What reason can we give for this brutal observation?

It is that, in reality, there are only two great nations: the one that produces and the one that takes everything as production progresses, leaving to the producers not even the minimum sufficient to prevent them from withering, if not dying from hunger. What does it matter to the Swiss worker that they country has no permanent armies and that nearly all the objects of consumption are are exempt from taxation! That does not prevent them from going without food, going without work and living in the Swiss Court of Miracles, just as it existed in the times of Calvin!

What does it matter that they inhabit of the most fertile countries in the world, with an insignificant population density (all of Switzerland having no more inhabitants than Paris alone), since, contrary to the affirmations of Malthus, they are as unfortunate, if not moreso, as those in small, uncultivated, but populous countries?

The same cause of evil exists everywhere, unifying the appearance of regoins all populated with rich and poor. Here, as elsewhere in this republican Switzerland, the Jesuits are all-powerful. We have rid ourselves of the phylloxera, but we have not been able to destroy the clerical influence. We have it in every flavor, and each more republican than the last: Catholics, Protestants, Jews, Salvationists and even a fifth species known as “mummers,” who draw from the other sects. When the Protestants feel more powerful, they seize some of the goods of the Catholics, then resell them to the same Catholics for a fee—and vice-versa. Under the cover of combatting drunkenness, temperance socities make the most militant clerical campaigns. Some even push fanaticism to the point of the pure and simple destruction of the vines, along with everything that could serve to make alchohol or drink containing it.

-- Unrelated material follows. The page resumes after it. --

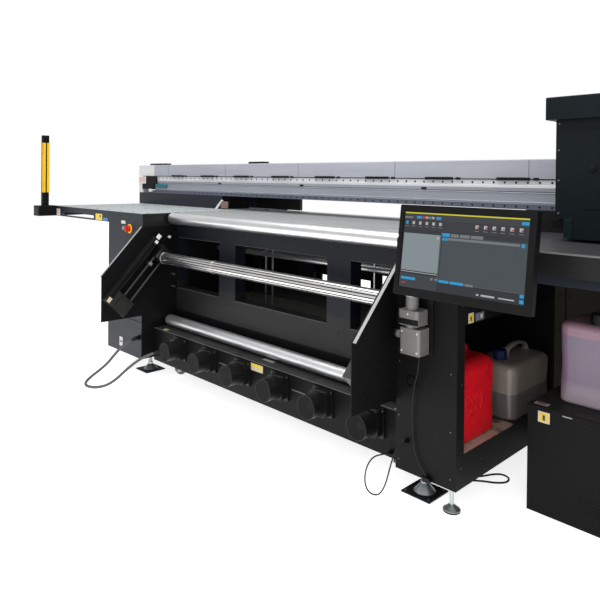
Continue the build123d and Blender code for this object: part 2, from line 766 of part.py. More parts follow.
def print_head_block():
    """Head plate with two UV lamps, and the trucks that hang it on the upper rail."""
    left = carriage_left + carriage_skirt_inset + sheet + seat_gap
    right = carriage_left + carriage_width - sheet - seat_gap
    y = (carriage_front + sheet + seat_gap, carriage_rear - sheet - seat_gap)
    plate = block((left, right), y, (carriage_bottom + 6, carriage_bottom + 26))
    lamps = [block((x, x + 110.0), (y[0] + 30, y[1] - 30), (carriage_bottom + 26, carriage_bottom + 190))
             for x in (left + 15.0, right - 125.0)]
    heads = [block((x, x + 50.0), (y[0] + 60, y[1] - 60), (carriage_bottom + 26, carriage_bottom + 150))
             for x in (left + 190.0, left + 270.0, left + 350.0, left + 430.0)]
    hangers = [block((x, x + 90.0), (carriage_rear, gantry_front + cover_wall - truck_gap),
                     (rail_bottom + 6, rail_top - 6))
               for x in (left + 40.0, right - 130.0)]
    return [plate, *lamps, *heads, *hangers]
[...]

To be convinced of the religious crusade taking place in Switzerland, one only has to take a tour of the Geneva Exhibition where, in the political economy section, large geographical maps of the Confederation are hung, covered tiny flags pinned to all the localities where there is a society, an agglomeration or a brotherhood led by some religious order. These maps look like dirty walls covered with the nests of stink-bugs. One would almost be tempted to coat them with petroleum and set them on fire to destroy them. I sincerely pity the young people here on whom are pressed this accursed army of church-officers, which is, to tell the truth, no less threatening in France. This is also the army really responsible for the bombs in Barcelona and who knows what crimes it is planning at the moment for the near future.

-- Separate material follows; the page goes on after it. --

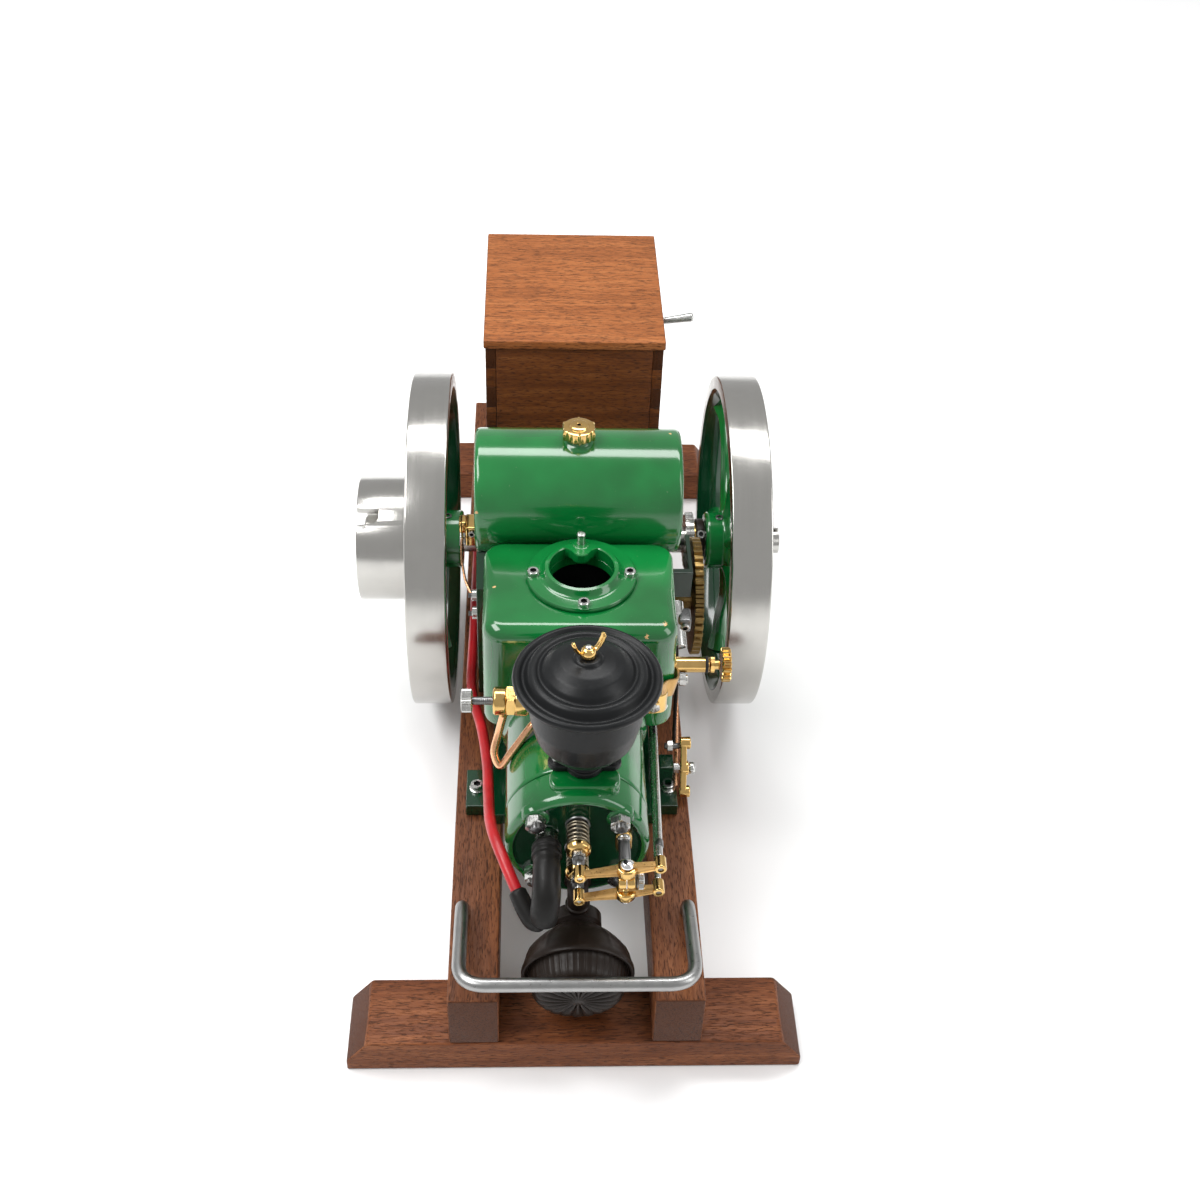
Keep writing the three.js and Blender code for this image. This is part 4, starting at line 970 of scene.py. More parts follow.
def tank():
    """Drum with rounded ends and a short neck that flares into it, and a cap with six finger lobes:
    r(a) = r0 + 0.75 |cos 3a|^60."""
    low, high = span("fuel_tank") - np.array([ORIGIN, ORIGIN])
    cx, half = (low[0] + high[0]) / 2, (high[0] - low[0]) / 2
    cy, r = (low[1] + high[1]) / 2, (high[1] - low[1]) / 2
    cz = low[2] + r
    prof = eased([(0, -half), (r, -half), (r, half), (0, half)], 2.2, 7)
    prof = np.vstack([prof[:1], [[r * 0.5, -half]], prof[1:-1], [[r * 0.5, half]], prof[-1:]])
    chips = [((-33.4, -30.2, 125.0), 0.6), ((33.0, -5.0, 140.2), 0.5), ((12.0, -26.0, 131.0), 0.2)]
    piece = Piece("fuel_tank_drum").add(turned(prof, "x", (cx, cy, cz), 160),
                                        enamel("tank_enamel", chips=chips))
    neck = eased([(3.2, r - 3), (6.6, r - 0.9), (5.2, r - 0.1), (4.6, r + 0.4), (4.6, r + 0.9),
                  (4.3, r + 1.1),
                  (3.2, r + 1.1)], 0.3, 4)
    piece.add(turned(neck, "z", (cx, cy, cz), 64), green, loop_rows=True)
    for side in (-1, 1):
        band = eased([(r - 4.4, half - 0.25), (r - 2.6, half - 0.25), (r - 2.6, half + 0.0),
                      (r - 4.4, half + 0.0)], 0.1, 2)
        # the thin rings by each end take the darker green: painted shade along the end seams
        piece.add(turned(band * np.array([1, side]), "x", (cx, cy, cz), 96), green_shaded, loop_rows=True)
    piece.make("frame", "fuel_tank", "green_enamel", sharp=30)

    low, high = span("tank_cap") - np.array([ORIGIN, ORIGIN])
    base = cz + r + 1.5
    n = 192
    a = TAU * np.arange(n) / n
    one = np.ones(n)
    lobe = np.abs(np.cos(3 * (a - math.pi / 6))) ** 60
    seam = 0.28 * np.abs(np.cos(3 * a)) ** 60
    body = 5.55 + 0.75 * lobe - seam
    rows = [(2.9 * one, -0.2 * one), (4.9 * one, -0.1 * one), (body - 0.4, 0.05 * one), (body, 0.45 * one),
            (body, 2.1 * one), (body - 0.12, 2.6 * one), (5.3 + 0.6 * lobe, 3.0 * one),
            (4.8 + 0.1 * lobe, 3.15 * one),
            (3.4 * one, 3.2 * one), (3.1 * one, 3.6 * one), (2.5 * one, 3.8 * one), (0.9 * one, 3.8 * one),
            (0.7 * one, 3.6 * one), (0.7 * one, 1.6 * one), (0.001 * one, 1.5 * one)]
    rad, hei = np.array([p for p, _ in rows]), 1.3 * np.array([h for _, h in rows])
    piece = Piece("tank_cap_brass")
    piece.add(shaped(rad[:13], hei[:13], "z", (cx, cy, base)), brass, ends=False)
    # the hollow in the top of the cap is near-black: painted shade in the hole
    piece.add(shaped(rad[12:], hei[12:], "z", (cx, cy, base)), black_and_hollow_shade, ends=False)
    spigot = eased([(2.9, -0.26), (2.9, -3), (0.001, -3)], 0.3, 3)
    piece.add(turned(spigot, "z", (cx, cy, base), n), brass, ends=False)
    piece.make("filler_cap", "tank_cap", "brass", sharp=36)


# ---------------------------------------------------------------- head, valves and rockers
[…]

There is therefore no more difference between the condition of the employee, whether Swiss, French, Italian, Belgian, German or English, than between the various forms of government today, which they are called monarchy, empire or republic. The real engine that drives all these entities is the conservative proprietary spirit, aided by police support and the divine spirit of the clergy. In London, the employee earns an average of 7 francs a day, in Paris 6 francs, in Geneva 4 to 5 francs, in Buenos Aires 15 to 20 francs. All in all, the capitalist leaves each of them the same value, although represented by different sums. Unemployment is roughly the same for both nationals and foreigners, and they have identical burdens and needs to meet. So, from any point of view, the fate of one is no more enviable than the fate of the other, and each is unhappy in equivalent proportions. It is for these various reasons that the employee should not hesitate for a moment to assert himself as an internationalist and brother to his neighbors across border. The only enemies that he must fight are the capitalist, the employer or the factory worker, protected by the authorities and the clergy of the whole world, in the many forms they take.

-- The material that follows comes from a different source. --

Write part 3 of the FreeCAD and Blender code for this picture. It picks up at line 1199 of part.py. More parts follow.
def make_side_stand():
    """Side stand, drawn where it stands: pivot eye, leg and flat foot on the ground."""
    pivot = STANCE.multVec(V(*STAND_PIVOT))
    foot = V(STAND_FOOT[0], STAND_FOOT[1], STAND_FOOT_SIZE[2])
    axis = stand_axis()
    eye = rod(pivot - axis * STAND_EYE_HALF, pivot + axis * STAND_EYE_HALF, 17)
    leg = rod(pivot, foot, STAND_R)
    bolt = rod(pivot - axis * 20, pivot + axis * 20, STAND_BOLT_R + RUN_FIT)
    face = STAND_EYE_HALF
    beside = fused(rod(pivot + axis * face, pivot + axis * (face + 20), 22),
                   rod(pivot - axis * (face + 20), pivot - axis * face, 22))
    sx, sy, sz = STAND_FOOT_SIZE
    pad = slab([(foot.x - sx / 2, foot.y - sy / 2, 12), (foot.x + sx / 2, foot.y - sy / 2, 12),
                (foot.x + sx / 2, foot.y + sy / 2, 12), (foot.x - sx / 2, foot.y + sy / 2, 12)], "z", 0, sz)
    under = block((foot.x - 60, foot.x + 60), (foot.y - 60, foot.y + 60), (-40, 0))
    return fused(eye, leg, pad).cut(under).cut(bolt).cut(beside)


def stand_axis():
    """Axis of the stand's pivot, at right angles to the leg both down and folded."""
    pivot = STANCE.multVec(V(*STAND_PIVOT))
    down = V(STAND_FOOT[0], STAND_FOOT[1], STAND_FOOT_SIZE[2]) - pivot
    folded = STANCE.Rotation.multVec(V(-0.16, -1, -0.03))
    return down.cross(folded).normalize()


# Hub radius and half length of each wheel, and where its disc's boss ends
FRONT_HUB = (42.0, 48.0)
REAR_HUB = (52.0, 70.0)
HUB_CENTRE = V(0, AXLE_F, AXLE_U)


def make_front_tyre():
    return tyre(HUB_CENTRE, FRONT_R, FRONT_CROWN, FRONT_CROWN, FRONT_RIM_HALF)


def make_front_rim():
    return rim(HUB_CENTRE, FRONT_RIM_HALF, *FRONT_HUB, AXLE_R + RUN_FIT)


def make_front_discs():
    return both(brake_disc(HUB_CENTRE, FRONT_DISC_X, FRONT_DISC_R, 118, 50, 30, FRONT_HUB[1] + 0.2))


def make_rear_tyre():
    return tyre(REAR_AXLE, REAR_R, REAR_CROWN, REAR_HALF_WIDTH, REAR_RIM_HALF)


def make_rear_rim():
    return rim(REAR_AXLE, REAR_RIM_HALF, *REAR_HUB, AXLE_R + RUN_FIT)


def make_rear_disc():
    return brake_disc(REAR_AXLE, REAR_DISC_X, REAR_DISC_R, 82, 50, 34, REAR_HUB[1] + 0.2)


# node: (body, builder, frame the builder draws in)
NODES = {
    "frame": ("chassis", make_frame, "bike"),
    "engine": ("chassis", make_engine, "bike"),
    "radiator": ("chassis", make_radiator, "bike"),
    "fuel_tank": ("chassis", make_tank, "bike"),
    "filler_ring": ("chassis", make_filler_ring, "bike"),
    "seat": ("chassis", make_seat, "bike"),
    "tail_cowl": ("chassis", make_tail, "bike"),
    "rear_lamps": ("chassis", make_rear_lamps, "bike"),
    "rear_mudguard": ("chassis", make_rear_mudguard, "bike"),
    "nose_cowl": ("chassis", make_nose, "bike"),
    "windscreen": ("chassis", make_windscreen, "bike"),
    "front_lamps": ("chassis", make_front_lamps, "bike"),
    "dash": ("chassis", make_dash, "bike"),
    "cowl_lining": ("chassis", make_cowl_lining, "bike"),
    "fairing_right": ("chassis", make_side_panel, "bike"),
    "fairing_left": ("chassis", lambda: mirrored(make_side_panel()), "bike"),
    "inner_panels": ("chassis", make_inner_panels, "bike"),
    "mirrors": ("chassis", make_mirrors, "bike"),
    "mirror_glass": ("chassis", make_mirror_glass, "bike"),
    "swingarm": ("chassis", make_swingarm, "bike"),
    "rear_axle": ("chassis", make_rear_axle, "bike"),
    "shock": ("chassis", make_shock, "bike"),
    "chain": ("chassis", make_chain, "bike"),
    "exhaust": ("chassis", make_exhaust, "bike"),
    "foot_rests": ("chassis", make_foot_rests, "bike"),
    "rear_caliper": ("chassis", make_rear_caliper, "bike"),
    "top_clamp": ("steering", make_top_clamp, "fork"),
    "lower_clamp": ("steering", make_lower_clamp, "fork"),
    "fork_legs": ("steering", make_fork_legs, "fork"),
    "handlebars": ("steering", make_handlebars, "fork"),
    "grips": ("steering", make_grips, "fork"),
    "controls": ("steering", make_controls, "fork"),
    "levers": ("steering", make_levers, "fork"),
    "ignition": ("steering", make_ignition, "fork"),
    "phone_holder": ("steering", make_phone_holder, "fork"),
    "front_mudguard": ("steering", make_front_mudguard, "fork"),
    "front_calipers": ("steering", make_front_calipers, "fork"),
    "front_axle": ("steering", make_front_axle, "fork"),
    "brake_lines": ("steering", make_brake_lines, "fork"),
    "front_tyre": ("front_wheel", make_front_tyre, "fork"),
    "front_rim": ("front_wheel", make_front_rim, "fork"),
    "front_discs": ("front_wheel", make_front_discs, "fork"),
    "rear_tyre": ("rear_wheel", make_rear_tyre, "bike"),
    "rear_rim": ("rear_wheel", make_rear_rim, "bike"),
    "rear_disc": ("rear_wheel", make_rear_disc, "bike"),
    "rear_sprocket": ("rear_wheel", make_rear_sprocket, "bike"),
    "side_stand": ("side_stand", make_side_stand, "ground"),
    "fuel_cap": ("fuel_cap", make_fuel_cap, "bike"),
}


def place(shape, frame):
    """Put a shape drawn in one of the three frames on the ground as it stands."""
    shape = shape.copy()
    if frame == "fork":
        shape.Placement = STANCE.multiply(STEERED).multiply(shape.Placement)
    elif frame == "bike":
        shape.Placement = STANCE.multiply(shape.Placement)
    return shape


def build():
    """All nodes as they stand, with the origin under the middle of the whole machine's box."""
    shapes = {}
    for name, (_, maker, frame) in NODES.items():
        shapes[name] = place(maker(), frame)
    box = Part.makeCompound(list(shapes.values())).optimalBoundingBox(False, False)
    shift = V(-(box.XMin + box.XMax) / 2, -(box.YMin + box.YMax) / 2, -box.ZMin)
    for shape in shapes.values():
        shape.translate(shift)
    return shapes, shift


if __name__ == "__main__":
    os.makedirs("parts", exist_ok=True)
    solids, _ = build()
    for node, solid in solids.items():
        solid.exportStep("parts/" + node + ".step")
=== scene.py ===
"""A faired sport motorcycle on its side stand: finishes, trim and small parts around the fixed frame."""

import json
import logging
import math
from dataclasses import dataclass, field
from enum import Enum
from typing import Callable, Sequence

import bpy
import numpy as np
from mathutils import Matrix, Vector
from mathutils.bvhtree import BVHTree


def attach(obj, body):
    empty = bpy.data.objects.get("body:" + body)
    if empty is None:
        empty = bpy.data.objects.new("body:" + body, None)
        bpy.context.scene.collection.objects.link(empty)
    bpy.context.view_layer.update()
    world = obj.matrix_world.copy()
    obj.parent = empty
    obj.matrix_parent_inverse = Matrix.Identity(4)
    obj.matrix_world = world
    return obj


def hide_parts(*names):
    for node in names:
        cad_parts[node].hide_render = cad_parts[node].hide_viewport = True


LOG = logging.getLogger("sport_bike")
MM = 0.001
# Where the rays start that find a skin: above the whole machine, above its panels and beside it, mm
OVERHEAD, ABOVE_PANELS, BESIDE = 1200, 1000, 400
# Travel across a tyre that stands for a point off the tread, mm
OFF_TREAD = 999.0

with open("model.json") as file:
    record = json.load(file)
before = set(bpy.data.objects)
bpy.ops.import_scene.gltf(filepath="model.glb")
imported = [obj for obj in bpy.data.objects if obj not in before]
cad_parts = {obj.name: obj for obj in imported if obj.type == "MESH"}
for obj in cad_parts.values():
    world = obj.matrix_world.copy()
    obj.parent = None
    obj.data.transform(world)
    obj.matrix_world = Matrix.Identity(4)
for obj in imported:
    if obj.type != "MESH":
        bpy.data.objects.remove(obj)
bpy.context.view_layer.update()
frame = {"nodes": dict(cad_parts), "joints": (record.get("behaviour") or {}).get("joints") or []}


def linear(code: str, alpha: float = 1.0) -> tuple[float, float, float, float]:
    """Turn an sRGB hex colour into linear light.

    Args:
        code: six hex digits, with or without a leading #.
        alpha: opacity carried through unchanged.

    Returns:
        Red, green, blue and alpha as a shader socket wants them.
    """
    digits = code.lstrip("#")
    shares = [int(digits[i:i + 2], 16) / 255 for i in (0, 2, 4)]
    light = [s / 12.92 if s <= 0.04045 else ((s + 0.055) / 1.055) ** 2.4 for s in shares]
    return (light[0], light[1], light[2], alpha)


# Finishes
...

Let us strike the bourgeoisie itself in its principle—authority—and in its essence—capital. That is where the secret of social evil will truly be found.

E-L. Armand.

E.-L. Armand, “Chronique de l’étranger : Lettre de Suisse,” Le Libertaire 2 no. 45 (19-25 septembre 1896): 1-2.

NOTE: This is the earliest explicitly anarchist writing I have found that clearly seems to be by Lucien-Ernest Juin, who was in Switzerland with the Salvation Army at the time. It seems to have been predated only by contributions to Christian publications. The pseudonyms “E. Armand” and “E. J. Armand” were both used in contributions, likely by Juin, to The Signal in 1891 and 1893. In 1897, Les Temps Nouveaux notes a lecture given by “Armand” and a donation by “Emile Armand.” Juin returned to the columns of Le Libertaire in 1898, with three articles under the name “Junius” and three poems by “J. Frank.” In 1899, he published two pamphlets as “Ernest Juin” and “Armand Juin,” with translations appearing under the second name in 1900. The familiar signatures of “E. Armand” and “E. A.” seem to have became standard in 1900, in the pages of L’Universel, and then in his own publications, beginning in 1901 with L’Ere Nouvelle. Additional known pseudonyms would begin to appear again among Juin’s contributions to L’Anarchie, starting with “Un qui n’en vit pas” in 1906 and “Hermann Sterne” in 1908.